- [What is being asked] Pick out every line that holds the string "bodies" and copy it.

** BEGIN Supplied information **

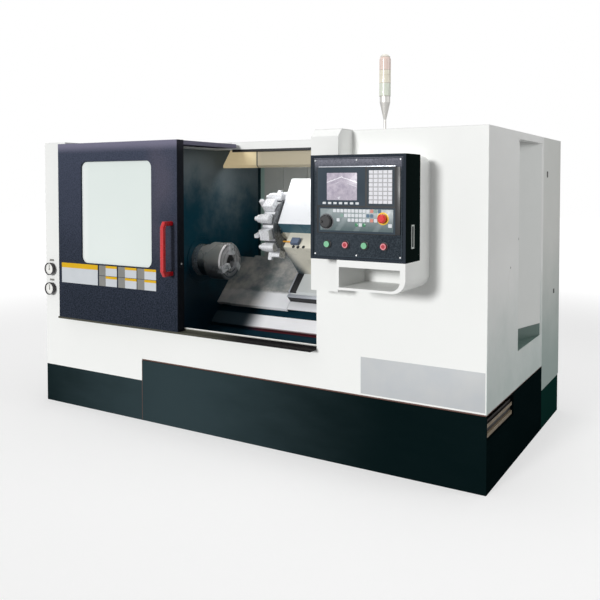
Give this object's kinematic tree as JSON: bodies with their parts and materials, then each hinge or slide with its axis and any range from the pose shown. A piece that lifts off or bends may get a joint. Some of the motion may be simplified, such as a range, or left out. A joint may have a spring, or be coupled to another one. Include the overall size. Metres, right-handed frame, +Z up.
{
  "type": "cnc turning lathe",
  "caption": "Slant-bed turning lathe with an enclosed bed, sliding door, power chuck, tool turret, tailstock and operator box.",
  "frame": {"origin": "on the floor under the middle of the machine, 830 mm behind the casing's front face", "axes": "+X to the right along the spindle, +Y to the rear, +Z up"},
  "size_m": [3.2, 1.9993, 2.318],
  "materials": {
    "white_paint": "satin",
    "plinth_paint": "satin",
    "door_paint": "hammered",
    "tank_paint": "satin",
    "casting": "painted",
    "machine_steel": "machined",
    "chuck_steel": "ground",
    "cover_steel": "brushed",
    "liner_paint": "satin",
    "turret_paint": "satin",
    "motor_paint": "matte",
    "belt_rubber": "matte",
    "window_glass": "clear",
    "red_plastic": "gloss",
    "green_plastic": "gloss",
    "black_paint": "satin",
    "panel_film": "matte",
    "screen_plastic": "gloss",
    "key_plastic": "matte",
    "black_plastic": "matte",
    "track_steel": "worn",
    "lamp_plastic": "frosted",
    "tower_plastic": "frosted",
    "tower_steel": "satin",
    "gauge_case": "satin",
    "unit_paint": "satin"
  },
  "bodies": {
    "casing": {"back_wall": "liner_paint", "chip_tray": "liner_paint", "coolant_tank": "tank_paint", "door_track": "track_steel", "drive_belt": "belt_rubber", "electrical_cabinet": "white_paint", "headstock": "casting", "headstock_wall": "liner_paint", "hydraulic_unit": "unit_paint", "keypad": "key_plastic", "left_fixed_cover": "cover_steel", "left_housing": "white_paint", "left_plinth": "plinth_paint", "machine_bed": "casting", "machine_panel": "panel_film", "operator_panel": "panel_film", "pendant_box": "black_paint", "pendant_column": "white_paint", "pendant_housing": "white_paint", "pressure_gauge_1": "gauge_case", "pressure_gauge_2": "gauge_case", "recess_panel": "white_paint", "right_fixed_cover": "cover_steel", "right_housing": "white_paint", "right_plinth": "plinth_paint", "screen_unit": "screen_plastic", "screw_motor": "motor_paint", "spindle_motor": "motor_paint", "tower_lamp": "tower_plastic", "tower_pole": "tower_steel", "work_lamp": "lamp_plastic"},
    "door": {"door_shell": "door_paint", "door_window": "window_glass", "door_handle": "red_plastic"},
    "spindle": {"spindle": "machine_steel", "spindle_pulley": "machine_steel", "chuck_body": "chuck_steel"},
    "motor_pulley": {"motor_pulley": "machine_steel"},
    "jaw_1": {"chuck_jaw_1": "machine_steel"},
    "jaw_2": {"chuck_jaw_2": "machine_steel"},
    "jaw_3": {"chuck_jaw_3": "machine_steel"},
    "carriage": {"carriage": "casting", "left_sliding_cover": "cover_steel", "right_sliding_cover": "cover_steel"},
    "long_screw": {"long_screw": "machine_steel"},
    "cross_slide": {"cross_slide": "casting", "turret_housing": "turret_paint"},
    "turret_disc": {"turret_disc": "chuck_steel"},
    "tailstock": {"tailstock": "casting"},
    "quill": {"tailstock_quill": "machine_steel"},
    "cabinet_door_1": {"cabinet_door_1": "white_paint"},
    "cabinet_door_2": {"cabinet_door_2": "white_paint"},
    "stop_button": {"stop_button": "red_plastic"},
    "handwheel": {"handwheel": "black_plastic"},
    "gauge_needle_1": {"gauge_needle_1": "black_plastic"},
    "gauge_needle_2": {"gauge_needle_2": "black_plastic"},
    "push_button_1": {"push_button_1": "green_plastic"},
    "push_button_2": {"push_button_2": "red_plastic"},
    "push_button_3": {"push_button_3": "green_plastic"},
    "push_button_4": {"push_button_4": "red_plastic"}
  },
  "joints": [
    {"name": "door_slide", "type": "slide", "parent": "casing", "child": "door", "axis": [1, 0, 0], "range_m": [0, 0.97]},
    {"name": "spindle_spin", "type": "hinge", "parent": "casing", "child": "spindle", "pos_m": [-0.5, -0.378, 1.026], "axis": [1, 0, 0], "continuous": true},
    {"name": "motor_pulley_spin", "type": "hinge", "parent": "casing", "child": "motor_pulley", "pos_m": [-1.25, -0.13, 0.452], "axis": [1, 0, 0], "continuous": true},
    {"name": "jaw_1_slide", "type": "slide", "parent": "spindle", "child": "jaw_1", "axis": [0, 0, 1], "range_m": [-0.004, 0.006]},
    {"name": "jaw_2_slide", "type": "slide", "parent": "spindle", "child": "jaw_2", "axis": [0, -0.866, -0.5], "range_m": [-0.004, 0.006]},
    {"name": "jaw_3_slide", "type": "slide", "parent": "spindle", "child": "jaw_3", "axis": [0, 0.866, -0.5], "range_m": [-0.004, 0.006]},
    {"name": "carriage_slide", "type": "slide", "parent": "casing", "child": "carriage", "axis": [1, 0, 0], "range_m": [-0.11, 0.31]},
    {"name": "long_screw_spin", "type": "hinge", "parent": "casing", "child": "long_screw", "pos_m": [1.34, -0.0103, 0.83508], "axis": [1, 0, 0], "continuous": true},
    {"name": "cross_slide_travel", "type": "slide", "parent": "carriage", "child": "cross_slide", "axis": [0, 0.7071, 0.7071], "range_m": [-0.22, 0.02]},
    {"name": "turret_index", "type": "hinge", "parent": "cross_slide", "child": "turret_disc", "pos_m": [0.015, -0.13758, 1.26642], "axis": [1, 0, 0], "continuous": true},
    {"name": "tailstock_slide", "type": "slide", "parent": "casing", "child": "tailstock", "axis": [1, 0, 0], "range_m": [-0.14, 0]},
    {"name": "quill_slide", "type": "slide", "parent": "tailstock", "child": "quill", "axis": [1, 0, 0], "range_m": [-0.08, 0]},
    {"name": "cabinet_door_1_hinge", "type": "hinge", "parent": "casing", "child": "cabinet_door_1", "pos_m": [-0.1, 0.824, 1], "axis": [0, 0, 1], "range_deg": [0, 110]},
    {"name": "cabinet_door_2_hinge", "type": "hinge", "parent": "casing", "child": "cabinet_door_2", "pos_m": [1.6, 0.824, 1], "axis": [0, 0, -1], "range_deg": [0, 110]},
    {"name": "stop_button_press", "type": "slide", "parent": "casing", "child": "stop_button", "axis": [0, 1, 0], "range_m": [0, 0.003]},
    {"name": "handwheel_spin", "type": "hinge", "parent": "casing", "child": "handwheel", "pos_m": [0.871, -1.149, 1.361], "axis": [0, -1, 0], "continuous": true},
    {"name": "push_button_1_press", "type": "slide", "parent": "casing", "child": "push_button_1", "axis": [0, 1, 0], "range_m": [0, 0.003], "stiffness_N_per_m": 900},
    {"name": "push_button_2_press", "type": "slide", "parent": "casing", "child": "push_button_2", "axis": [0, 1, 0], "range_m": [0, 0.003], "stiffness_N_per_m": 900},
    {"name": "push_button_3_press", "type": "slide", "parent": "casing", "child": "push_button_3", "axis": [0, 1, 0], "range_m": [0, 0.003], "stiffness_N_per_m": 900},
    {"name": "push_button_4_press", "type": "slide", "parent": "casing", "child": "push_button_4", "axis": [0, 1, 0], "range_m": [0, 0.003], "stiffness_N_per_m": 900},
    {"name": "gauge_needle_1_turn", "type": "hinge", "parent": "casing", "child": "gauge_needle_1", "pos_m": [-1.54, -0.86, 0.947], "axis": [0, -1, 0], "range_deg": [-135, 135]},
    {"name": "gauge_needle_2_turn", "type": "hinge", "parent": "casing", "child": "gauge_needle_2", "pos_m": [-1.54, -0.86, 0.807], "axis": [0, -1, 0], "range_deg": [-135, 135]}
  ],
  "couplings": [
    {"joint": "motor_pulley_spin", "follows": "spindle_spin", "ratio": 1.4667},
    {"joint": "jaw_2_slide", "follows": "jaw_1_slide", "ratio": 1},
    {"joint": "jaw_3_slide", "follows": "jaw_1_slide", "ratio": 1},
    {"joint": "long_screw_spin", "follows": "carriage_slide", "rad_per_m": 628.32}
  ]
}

** END Supplied information **

- [Task output]
Give this object's kinematic tree as JSON: bodies with their parts and materials, then each hinge or slide with its axis and any range from the pose shown. A piece that lifts off or bends may get a joint. Some of the motion may be simplified, such as a range, or left out. A joint may have a spring, or be coupled to another one. Include the overall size. Metres, right-handed frame, +Z up.
  "bodies": {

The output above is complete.